- Genre: Comedy
- Created by: Siniša Pavić [sr]
- Starring: Milenko Zablaćanski; Nela Mihailović [sr]; Aleksandar Berček; Dragan Jovanovic; Branka Pujić;
- Countries of origin: Serbia and Montenegro
- Original language: Serbian
- No. of seasons: 2
- No. of episodes: 50

Production
- Executive producer: Mihailo Vukobratović [sr]
- Producer: Zoran Janković
- Cinematography: Ivan Kostić
- Editor: Lana Vukobratović
- Running time: 45 minutes
- Production company: Komuna Belgrade

Original release
- Network: Radio Television of Serbia
- Release: January 18, 2004 – June 18, 2006

= Stižu dolari =

Serbian television series

Stižu dolari (Стижу долари, lit. 'Dollars are Coming') is a Serbian comedy television series produced by Komuna Belgrade. It aired on Radio Television of Serbia from 2004 to 2006.
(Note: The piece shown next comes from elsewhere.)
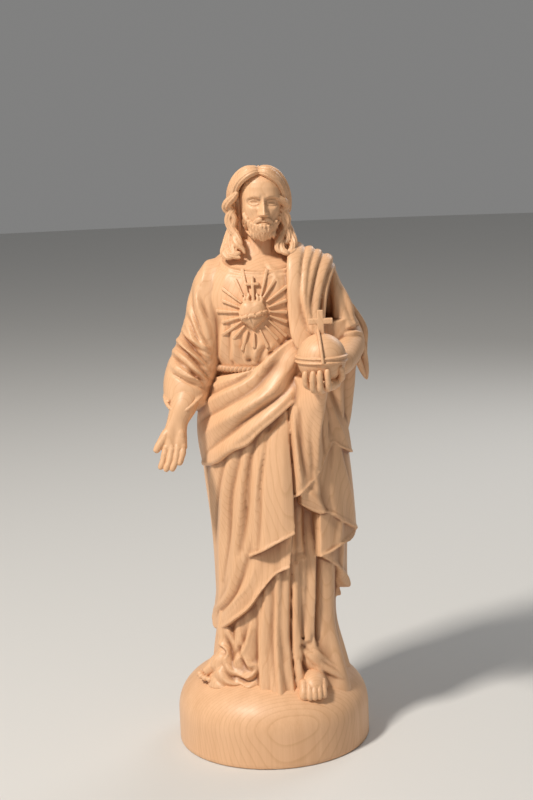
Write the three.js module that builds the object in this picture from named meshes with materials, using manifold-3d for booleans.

The series was directed by Mihailo Vukobratovic, with the script being written by Siniša Pavić and Ljiljana Pavić. It starred Predrag Smiljković, Milenko Zablaćanski, Nela Mihailović, Aleksandar Berček, Mirjana Karanović, Danilo Lazović, Branko Cvejić, Miloš Biković, and Dragan Jovanovic as main roles.

==Plot==
The whole town is looking forward to the return of the American mafia, but they do not know that their hopes are in vain.

==Awards==
The award for the best acting couple of the year, chosen by the readers of TV Novosti, was given to Nela Mihailović for the role of Živana Ljutić and Milenko Zablacanski for the role of Nenad Ljutić at the Niš Film Festival in 2006.